La energía es considerada como catalizadora de crecimiento y desarrollo económico ya que se utiliza para activar todo tipo de sectores productivos. El consumo de energía per cápita es utilizado frecuentemente como un barómetro para determinar el nivel de desarrollo económico dentro de una economía en particular. Sin embargo, el consumo energético tradicionalmente ha provocado externalidades de impacto ambiental, sobre todo en economías basadas en energías fósiles.

México ha dependido históricamente del petróleo, pero también ha expresado sus compromisos en materia de cambio climático y ha desarrollado numerosas acciones para la mitigación de su impacto ambiental. En 2012, el Congreso de la Unión aprobó la Ley General de Cambio Climático, convirtiendo a México en un país pionero al desarrollar una ley que establece metas aspiracionales de reducción y mitigación respecto a sus emisiones de gases y compuestos de efecto invernadero.

Dicha ley también establece el mandato de crear diferentes instrumentos de planeación que facilitarán el cumplimiento de las metas establecidas, como la Estrategia Nacional de Cambio Climático y los programas estatales de cambio climático. Los compromisos de la ley se reafirmaron posteriormente por el gobierno de México en las Contribuciones Determinadas Nacionalmente (CDN) de México. El Acuerdo de París (AP) incluye obligaciones legalmente vinculantes para que todos los países preparen constantemente planes climáticos dentro de sus CDN.

México fue uno de los primeros países en el mundo en presentar compromisos climáticos en el período previo al AP y fue uno de los países que más abogó por un acuerdo sobre el cambio climático. El AP busca reducir las emisiones de gases de efecto invernadero y limitar el incremento promedio de las temperaturas globales muy por debajo de los 2º centígrados y continuar con los esfuerzos para limitar el aumento de las temperaturas promedio globales a 1.5º.

Dentro de los instrumentos de planeación que facilitan el cumplimiento de los compromisos ambientales, México cuenta con un impuesto al carbono desde el 2014 cuyo valor está determinado por el potencial de emisiones de dióxido de carbono de los combustibles fósiles al momento de su combustión. Este impuesto es el primer instrumento que fija un precio al carbono en México e interactúa con las CDN en producción de energías limpias mexicanas, las cuales son: 25% en 2018; 28.3% en 2020; 30% en 2021; 31.7% en 2022; 35% en 2024; y 50% en 2050 (Céspedes, 2018).

Con estas metas, y a partir de la reforma energética, México ha posibilitado el desarrollo de energías renovables a través de inversiones públicas, privadas, nacionales e internacionales para consolidar una seguridad energética alternativa basada en la sostenibilidad.
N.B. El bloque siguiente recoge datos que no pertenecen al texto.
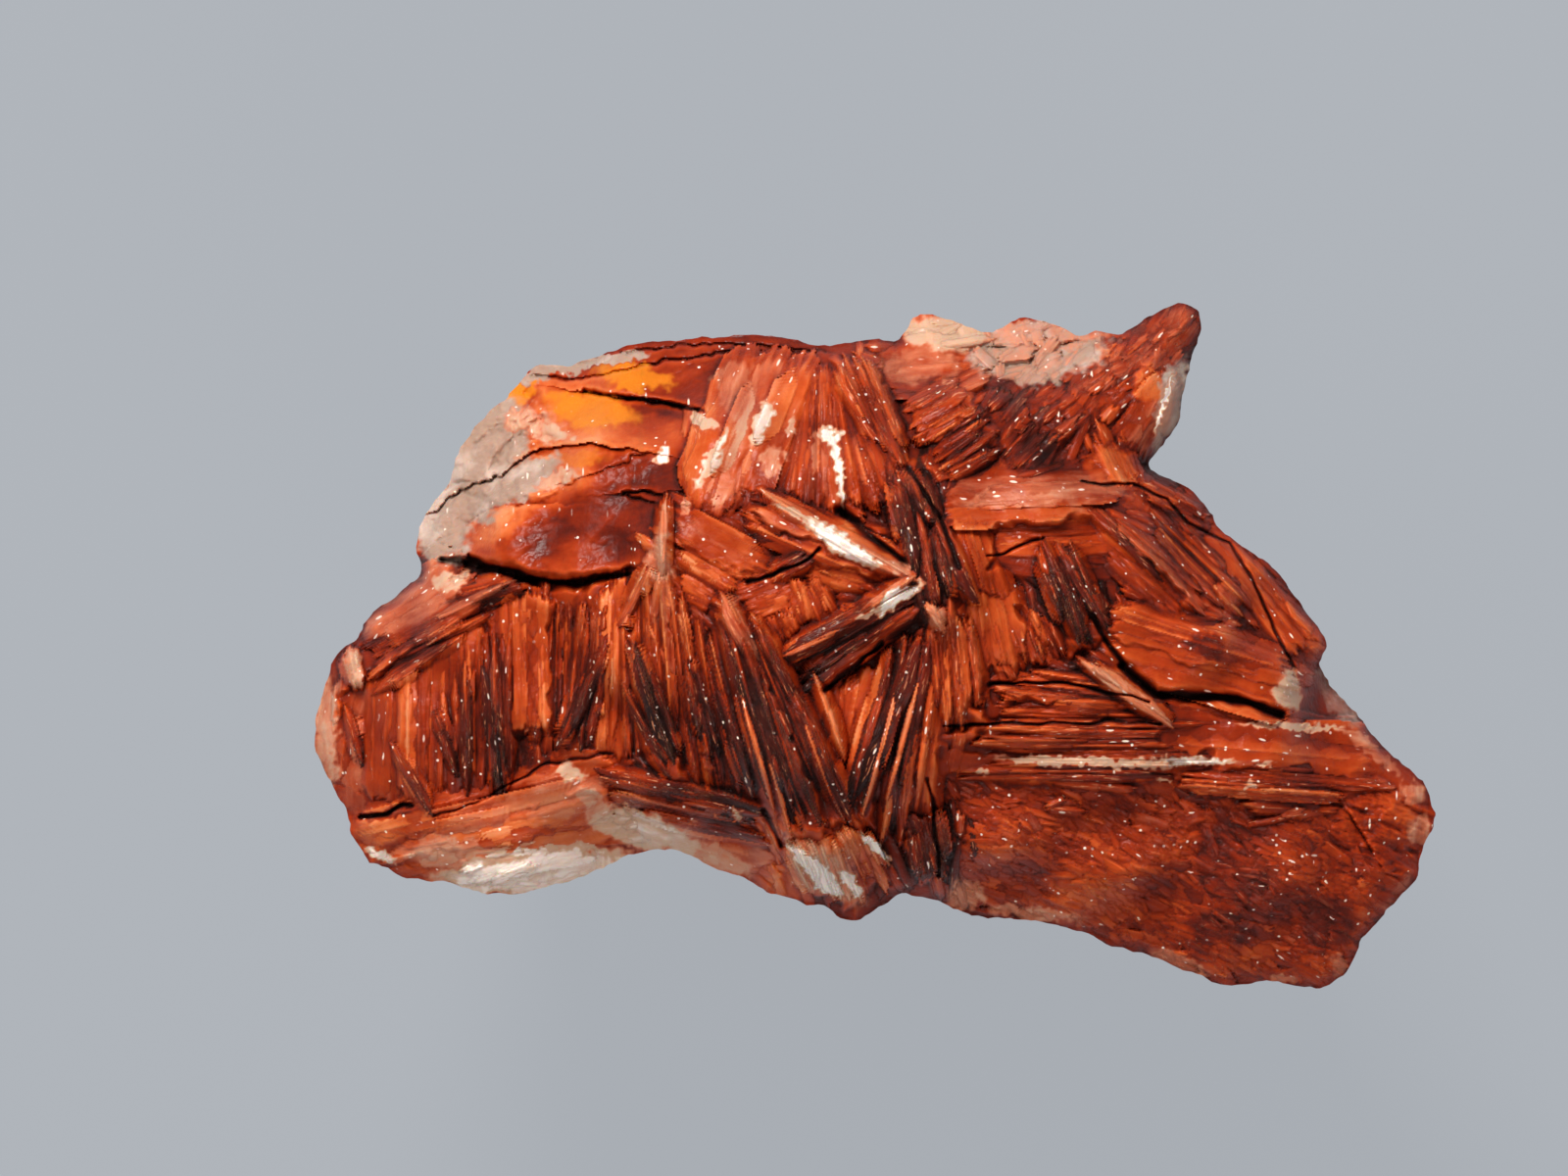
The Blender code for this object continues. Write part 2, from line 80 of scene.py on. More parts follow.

Sin embargo, derivado de la coyuntura política actual, el país pasó de un estado de transición a un estado de ambigüedad regulatoria, lo que provoca inseguridad al mercado e incertidumbre política. Las empresas -tanto nacionales como extranjeras- enfrentan un nuevo ambiente donde es necesario el establecimiento de una política pública clara, transparente y alineada a compromisos adquiridos, así como mejores prácticas internacionales para satisfacer las expectativas del mercado formando nuevas cadenas de valor.

Sin duda alguna, el gobierno debe diseñar políticas públicas integrales y fomentar la participación de diversos actores para promover la descarbonización del sector energético. No obstante, dicha descarbonización es tarea de todos.

Cada uno de los actores involucrados debemos identificar nuestras capacidades para definir e implementar estrategias para la gestión sustentable de energía delimitando un plan de diversificación desde su matriz energética, lo cual requiere de un alineamiento estratégico a mejores prácticas internacionales y a objetivos climáticos globales. Esto para contribuir a la lucha contra el cambio climático a través de una mayor participación de energías renovables y eficiencia energética.